Visto así, me resulta incomprensible que Anderson acabe convirtiendo su película en el retrato de una especie de monstruo de farsa, una representación del mal y de la autodestrucción, apoyándose en un Day Lewis histriónico. Pero eso no me impide disfrutar de la serie de secuencias maravillosas que el director hila una tras otra, mezclando con inspiración las lecciones de Scorsese con el genio de Terrence Malick, cuyo director de fotografía, Jack Fish, toma prestado. Malick, el director de “Badlands” (1973), "Días del Cielo" (1978) o “La delgada línea roja” (1998) es esa rara avis, un director panteísta obsesionado con la relación entre la finitud del hombre y la universalidad de la naturaleza, un poeta de la cámara. Anderson consigue que esa fusión entre un cine de mecanismos y un cine metafísico dé resultados sorprendentes y excelentes durante la hora y media en que es relativamente fiel a este planteamiento. Luego, el Personaje, con toda su carga psicológica y sentimental, toma el primer plano y todo el edificio se desmorona. En ningún momento la película llega a ser mala, pero sí decepcionante.

(a continuación, una imagen de "Días del Cielo" de Terrence Malick, seguida de otra de "There Will be Blood": Jack Fish dirigió la fotografía de ambas, con 30 años de diferencia)




De representaciones y alegorías

La dificultad consigue en mantener un equilibrio entre el cine de mecanismos y el cine de personajes. El espectador necesita personajes para seguir una acción y no tener la sensación de estar viendo un documental, pero al mismo tiempo es con frecuencia la explicación de mecanismos lo que da sal e interés a una película. Además, la formulación visual de la película, y en particular la elección de los encuadres debe ser consecuente con el mode de narración elegido: en un cine de mecansimos la cámara tiende a tomar cierta distancia con los personajes para enmarcarlos en su contexto (puesto que el contexto es el que les da sentido) y evita los primeros planos, cuya función es resaltar los sentimientos de los personajes a través de las expresiones faciales; por otra parte, el travelling, por su propia naturaleza, permite la creación de asociaciones entre causas y efectos que son extremadamente útiles cuando se trata de ilustrar visualemente mecanismos. A estos principios visuales, ambas películas son relativamente fieles.
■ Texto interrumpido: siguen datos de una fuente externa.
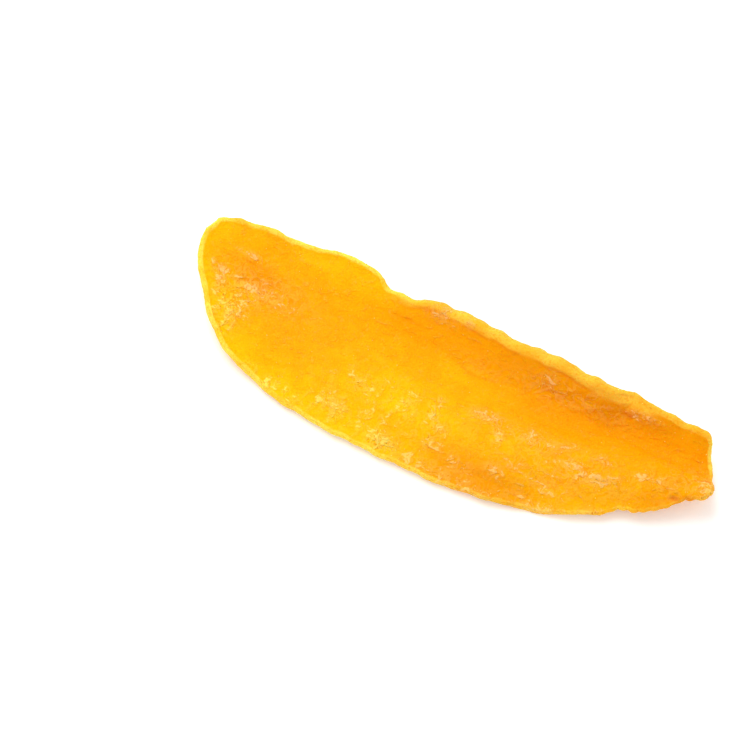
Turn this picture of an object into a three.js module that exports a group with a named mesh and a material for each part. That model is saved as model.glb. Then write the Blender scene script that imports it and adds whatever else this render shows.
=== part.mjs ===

En mi opinión, Anderson falla en la última hora de su película porque opta por la alegoría en lugar de la representación. El protagonista pasa de ser una representación relativamente neutra de una clase emprendedora y sin escrúpulos incipiente impregnada de un ethos capitalista a convertirse en una alegoría de una forma atormentada del mal. De la representación de un grupo social y de una forma de pensamiento a la alegoría de un concepto moral hay una gran distancia que en la escritura de un guión y en la formulación visual de una película se cruza con una facilidad pasmosa. Curiosamente, es precisamente esa herencia innegable de la carga metafórica de Terrence Malick en su película, esa misma que la hace tan bella en su primera parte, la que la empuja a un deslizamiento hacia una narración alegórica que, en última instancia, destruye su atractivo.

En cualquier caso, estoy encantado de ver cómo dos cineastas que han hecho en el pasado un cine comercial eficaz, aunque con mucha personalidad, se deslizan hacia una concepción de su arte mucho más personal y adoptan los dos el mismo camino hacia un cine de mecanismos que se echa tanto en falta en el cine contemporáneo.